Despite the implied concern about overtreating older patients, there is regardless a "brief report" (six paragraphs) with 12 authors regarding "Using Proton Beam Therapy in the Elderly Population," concluding that "it is time to consider the inclusion of comprehensively assessed elderly men and women in clinical trials of PT (proton therapy)." I hadn't realized that they had been excluded!

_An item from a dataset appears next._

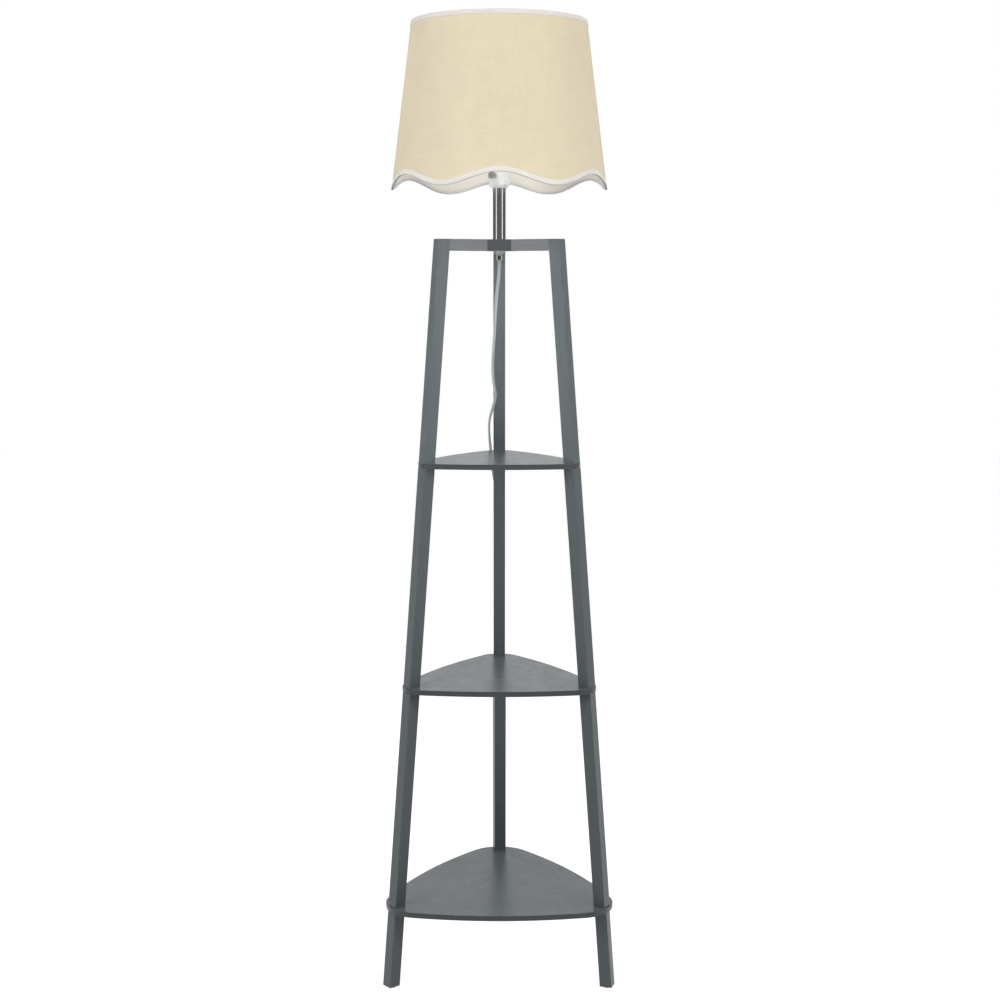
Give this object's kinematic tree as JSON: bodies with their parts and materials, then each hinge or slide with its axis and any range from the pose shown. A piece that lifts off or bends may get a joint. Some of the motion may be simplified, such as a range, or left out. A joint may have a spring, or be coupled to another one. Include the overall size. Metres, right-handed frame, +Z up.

This special edition of the Red Journal contained valuable information about oncologic treatment in general even if the intention was to address treatment of "the elderly." It is hoped this distinction does not lead to any repercussions, however, since the legal world is very active in pursuing complaints of workplace discrimination against the elderly and treatment discrimination might attract some attention. Could there be conclusions that trying to speed up treatment or encouraging active surveillance rather than treatment could be viewed as a holding action until the death panels start having regular meetings? Are even preventive measures being considered for restriction for certain classes of persons, and will there be crackdowns on physicians who order "excessive" screening? That may already be happening.

One last spin on this topic---as our patients are getting older, physicians are also getting older. Willlie Nelson wrote, "there are more old drunks than there are old doctors," but this may no longer be true, depending on how you count drunk doctors. Although 13.96% of the population in the United States is older than 65 years, the percentage of physicians over age 60 is 27.6%! Will there be age discrimination against physicians? There are already studies assessing patient outcomes with older versus younger physicians, although so far it still appears that volume of activity rather than age is more closely associated with outcomes. Ageing is a topic that is ignored by almost everyone until too late, but this special edition has called attention to it. So much for sleeping at night -- thank you, Dr. Z. Fortunately, there still may be a solution for both patients and doctors.

Emanuel Countdown: Dr. Ezekiel Emanuel's biographies list his birth year as 1957 but, interestingly, do not list a birth date. He has expressed that he does not wish to live past his 75th birthday. Giving him every benefit of the doubt, he will have his 75th birthday no later than December 31, 2032. Including August 1, 2017, this leaves 5,631 days to his goal.